Requirement.
Out of the lines in this data, how many include "Limits"? Give the number and nothing else.

Object data in JSON:
┄┄┄┄┄┄┄┄┄┄┄┄┄┄┄┄┄┄┄┄

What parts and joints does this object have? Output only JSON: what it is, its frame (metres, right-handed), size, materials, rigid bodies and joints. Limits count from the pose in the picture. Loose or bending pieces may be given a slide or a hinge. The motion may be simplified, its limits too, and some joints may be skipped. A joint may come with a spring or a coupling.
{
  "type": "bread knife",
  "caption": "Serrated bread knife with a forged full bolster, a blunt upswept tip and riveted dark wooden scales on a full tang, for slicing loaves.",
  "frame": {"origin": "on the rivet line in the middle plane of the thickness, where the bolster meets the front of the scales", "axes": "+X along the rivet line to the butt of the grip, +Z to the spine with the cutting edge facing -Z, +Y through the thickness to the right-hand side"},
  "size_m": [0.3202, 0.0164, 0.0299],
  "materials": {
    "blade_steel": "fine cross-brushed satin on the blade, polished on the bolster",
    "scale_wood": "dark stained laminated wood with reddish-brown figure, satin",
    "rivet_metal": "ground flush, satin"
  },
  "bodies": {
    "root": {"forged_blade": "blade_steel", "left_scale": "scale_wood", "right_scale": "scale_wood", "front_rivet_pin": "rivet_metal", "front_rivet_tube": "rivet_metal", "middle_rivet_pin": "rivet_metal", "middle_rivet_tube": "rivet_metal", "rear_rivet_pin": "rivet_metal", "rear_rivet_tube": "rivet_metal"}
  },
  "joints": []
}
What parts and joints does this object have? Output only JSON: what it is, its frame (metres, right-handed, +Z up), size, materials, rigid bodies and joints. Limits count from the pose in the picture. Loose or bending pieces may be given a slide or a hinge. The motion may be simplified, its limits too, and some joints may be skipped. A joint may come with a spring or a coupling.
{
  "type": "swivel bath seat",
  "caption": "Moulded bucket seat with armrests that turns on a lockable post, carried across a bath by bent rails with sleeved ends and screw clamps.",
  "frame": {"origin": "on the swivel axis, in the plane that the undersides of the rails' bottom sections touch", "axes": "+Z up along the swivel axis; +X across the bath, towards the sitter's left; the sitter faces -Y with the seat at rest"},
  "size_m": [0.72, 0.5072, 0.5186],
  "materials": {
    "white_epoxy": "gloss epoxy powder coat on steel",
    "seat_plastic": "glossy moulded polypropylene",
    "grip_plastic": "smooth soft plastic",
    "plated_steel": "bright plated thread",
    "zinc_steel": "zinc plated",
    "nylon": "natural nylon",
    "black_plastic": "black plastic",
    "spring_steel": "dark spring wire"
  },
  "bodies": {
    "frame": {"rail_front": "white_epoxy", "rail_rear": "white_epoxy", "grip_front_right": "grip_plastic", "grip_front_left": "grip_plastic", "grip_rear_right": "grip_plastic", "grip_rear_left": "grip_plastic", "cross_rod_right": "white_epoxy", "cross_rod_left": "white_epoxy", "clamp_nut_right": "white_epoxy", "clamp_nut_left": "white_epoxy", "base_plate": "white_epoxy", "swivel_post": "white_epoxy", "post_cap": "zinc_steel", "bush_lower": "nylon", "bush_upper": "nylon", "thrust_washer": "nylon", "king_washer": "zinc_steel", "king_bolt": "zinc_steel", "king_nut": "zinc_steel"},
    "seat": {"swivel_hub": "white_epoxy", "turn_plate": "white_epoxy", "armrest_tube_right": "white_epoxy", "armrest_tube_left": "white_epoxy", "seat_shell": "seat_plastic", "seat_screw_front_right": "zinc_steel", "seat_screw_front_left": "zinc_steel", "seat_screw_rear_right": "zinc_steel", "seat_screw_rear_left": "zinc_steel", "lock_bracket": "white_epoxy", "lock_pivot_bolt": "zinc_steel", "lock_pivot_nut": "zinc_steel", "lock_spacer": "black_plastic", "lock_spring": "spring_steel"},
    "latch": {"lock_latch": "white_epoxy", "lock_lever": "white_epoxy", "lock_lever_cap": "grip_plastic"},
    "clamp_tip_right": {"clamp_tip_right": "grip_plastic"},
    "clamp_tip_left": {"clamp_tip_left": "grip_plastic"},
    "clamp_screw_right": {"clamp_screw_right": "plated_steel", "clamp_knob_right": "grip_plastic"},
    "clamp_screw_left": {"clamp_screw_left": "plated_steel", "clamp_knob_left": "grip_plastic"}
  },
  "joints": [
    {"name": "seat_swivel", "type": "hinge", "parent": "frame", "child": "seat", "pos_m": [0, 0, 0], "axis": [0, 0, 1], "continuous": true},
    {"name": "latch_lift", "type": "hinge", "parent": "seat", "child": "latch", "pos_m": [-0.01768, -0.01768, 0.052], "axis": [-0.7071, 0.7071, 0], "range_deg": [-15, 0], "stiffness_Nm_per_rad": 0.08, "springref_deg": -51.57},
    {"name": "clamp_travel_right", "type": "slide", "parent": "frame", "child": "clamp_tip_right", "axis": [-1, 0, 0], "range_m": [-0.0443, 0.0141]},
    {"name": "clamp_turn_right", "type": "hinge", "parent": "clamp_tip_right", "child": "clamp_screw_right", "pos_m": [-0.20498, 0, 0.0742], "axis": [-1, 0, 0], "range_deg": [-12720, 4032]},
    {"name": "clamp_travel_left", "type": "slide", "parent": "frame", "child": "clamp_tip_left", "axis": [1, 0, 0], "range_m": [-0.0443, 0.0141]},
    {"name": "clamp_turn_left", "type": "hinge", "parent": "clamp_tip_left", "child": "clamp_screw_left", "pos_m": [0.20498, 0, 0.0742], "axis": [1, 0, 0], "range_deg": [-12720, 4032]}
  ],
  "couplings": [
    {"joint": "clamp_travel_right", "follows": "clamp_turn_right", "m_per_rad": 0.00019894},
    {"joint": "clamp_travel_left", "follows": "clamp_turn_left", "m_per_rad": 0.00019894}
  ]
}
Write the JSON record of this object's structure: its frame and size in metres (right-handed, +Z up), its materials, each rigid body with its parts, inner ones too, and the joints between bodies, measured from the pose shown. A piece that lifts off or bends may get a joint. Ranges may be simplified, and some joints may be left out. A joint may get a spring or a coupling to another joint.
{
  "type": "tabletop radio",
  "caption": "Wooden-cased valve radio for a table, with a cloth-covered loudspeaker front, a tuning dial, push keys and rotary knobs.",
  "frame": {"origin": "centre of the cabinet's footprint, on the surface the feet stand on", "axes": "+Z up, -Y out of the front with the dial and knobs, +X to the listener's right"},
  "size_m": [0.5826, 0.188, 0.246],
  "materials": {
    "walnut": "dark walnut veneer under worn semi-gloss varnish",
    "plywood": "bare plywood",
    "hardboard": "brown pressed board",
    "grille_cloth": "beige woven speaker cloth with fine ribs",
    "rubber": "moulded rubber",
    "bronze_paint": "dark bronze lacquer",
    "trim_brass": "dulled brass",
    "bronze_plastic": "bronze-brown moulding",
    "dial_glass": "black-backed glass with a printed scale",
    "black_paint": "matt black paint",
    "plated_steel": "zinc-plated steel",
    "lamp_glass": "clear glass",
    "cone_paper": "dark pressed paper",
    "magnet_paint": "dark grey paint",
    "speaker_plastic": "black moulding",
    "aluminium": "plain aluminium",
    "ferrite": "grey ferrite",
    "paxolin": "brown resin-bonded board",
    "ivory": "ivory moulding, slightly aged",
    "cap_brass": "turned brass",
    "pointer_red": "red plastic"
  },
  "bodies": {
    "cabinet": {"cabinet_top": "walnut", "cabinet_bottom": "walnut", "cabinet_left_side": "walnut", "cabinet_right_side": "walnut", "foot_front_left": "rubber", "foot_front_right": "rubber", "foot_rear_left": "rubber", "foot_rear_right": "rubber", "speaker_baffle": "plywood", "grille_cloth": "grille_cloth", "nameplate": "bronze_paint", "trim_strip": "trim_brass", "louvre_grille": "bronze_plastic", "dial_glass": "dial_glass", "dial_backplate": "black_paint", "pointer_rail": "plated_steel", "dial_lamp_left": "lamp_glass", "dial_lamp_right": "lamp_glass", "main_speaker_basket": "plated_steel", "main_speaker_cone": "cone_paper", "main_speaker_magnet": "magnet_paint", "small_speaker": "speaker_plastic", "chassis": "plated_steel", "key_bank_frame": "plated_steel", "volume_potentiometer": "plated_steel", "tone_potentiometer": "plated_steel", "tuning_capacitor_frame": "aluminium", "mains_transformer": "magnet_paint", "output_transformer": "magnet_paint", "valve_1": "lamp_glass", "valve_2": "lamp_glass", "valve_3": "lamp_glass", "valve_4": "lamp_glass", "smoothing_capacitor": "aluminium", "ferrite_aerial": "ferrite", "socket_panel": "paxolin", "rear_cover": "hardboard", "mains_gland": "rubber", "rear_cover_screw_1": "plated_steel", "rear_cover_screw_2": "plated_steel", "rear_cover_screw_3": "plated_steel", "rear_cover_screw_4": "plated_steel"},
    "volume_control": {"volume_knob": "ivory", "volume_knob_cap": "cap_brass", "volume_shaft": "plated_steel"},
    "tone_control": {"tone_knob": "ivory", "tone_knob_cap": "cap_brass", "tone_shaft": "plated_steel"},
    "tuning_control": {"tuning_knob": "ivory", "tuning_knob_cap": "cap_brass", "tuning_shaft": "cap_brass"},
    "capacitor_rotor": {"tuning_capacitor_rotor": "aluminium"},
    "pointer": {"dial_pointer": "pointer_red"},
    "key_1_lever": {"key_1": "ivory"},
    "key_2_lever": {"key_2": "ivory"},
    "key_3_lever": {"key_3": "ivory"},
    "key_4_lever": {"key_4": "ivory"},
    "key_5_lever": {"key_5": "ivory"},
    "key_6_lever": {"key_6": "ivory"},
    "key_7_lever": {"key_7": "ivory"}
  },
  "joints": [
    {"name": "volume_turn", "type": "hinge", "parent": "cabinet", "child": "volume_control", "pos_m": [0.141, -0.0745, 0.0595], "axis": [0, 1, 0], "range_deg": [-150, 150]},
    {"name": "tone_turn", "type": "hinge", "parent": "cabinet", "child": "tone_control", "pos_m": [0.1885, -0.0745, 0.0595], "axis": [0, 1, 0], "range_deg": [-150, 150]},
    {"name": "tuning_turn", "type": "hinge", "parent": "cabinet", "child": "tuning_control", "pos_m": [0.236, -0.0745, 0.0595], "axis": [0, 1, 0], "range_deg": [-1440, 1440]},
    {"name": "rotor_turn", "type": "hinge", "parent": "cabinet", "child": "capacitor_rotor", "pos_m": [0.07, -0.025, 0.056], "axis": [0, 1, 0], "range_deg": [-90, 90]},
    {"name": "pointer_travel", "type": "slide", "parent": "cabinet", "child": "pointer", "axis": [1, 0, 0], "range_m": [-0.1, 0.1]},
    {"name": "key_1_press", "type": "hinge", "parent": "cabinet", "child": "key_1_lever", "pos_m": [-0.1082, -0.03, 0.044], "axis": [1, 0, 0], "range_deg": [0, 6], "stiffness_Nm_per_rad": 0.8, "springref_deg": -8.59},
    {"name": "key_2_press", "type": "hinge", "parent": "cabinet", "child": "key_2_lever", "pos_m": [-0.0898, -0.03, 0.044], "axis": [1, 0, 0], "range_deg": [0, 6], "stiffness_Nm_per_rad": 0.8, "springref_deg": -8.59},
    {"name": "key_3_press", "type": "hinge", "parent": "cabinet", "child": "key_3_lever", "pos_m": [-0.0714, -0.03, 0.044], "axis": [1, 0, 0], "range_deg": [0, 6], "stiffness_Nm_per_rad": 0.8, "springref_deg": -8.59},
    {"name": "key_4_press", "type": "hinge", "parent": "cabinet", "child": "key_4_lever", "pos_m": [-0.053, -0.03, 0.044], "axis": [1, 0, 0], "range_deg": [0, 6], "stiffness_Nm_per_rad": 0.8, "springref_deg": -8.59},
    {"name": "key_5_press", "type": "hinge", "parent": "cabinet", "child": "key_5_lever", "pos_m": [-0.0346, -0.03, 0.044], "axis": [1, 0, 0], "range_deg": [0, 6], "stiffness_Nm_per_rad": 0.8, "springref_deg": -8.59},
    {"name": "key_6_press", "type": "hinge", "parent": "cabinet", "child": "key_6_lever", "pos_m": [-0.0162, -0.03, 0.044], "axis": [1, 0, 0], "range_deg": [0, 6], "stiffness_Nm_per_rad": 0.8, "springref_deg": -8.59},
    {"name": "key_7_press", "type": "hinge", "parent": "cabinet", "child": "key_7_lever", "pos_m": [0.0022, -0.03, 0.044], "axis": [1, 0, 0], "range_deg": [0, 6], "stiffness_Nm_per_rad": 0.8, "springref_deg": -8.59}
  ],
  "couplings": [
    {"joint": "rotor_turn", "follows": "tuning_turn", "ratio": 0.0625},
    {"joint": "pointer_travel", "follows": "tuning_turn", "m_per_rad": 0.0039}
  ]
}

┄┄┄┄┄┄┄┄┄┄┄┄┄┄┄┄┄┄┄┄

Task response.
2